I don’t even know where to start on this one. This thing is taller than my uncle Leo, and has a shape that is somewhat reminiscent of a cookie, although you could be forgiven for mistaking it as a scone, or perhaps an igloo. The texture inside and out was perfect. Just the perfect amount of crunch on the outside and chewiness on the inside. Goodly’s chocolate that they use is by far the best of the three. It is a semi-sweet and has almost fruity notes that you’ll find in some high-end chocolate. I liked their chocolate the best. I couldn’t believe how much chocolate they crammed into one cookie; I’m pretty sure there’s more chocolate than cookie dough. There’s a reason this one costs $0.50 more than the others, and it’s the quality of the ingredients (and the sheer size). If you’re a chocolate lover, this cookie is the one for you.


So who makes the best cookie? I guess it depends on what you’re looking for. If you’re a traditionalist, I’d suggest Chip. If you love gooey cookies, go for Crumbl. And if your bloodstream typically consists of 50% chocolate, definitely go with Goodly.

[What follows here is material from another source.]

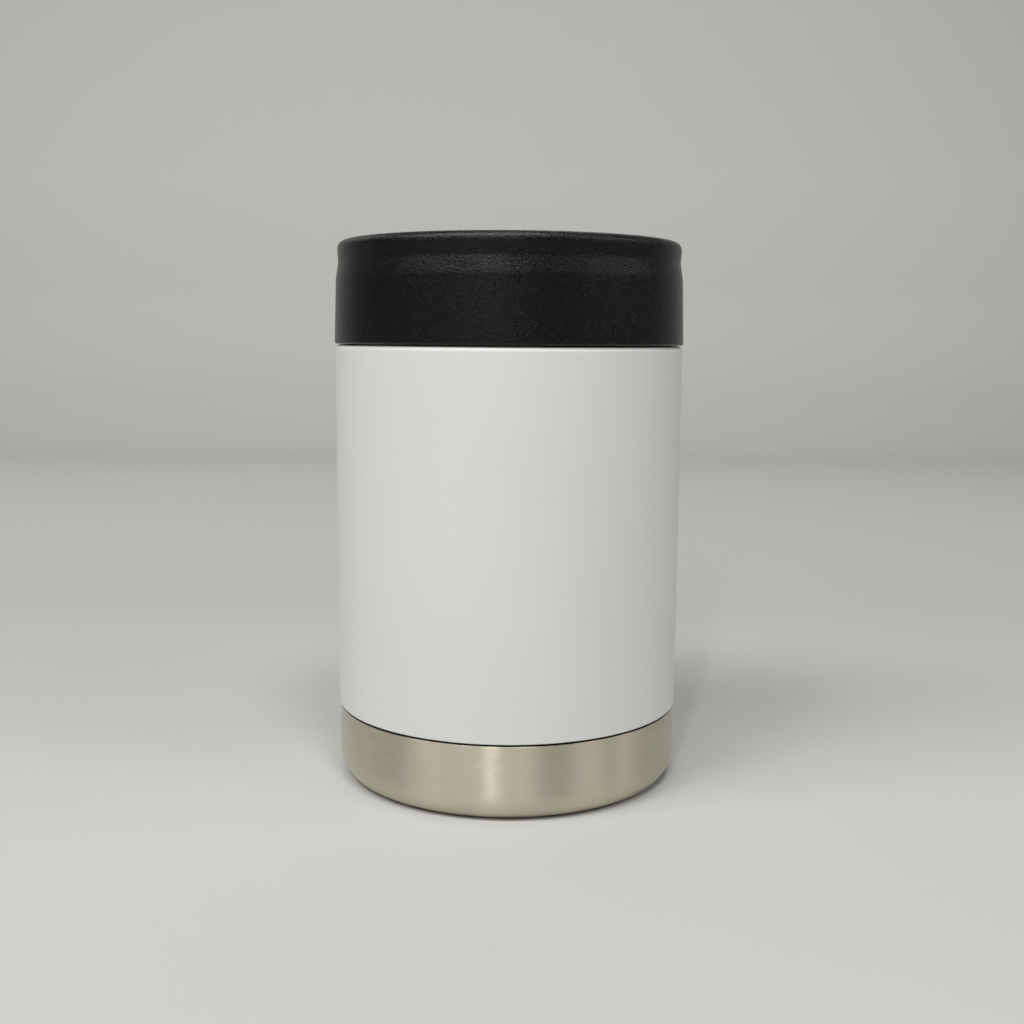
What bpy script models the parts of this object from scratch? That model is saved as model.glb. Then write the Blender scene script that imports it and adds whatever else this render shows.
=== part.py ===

For me, my go-to will probably be Chip. My wife preferred Goodly due to the chocolate content. But let’s be honest: we’re talking about cookies that are weighing in around 1/3 of a pound, delivered fresh and hot to your door, and you don’t have to do any cleanup work in the kitchen. You really can’t go wrong with any of them. Take them for a test drive and let me know what you think!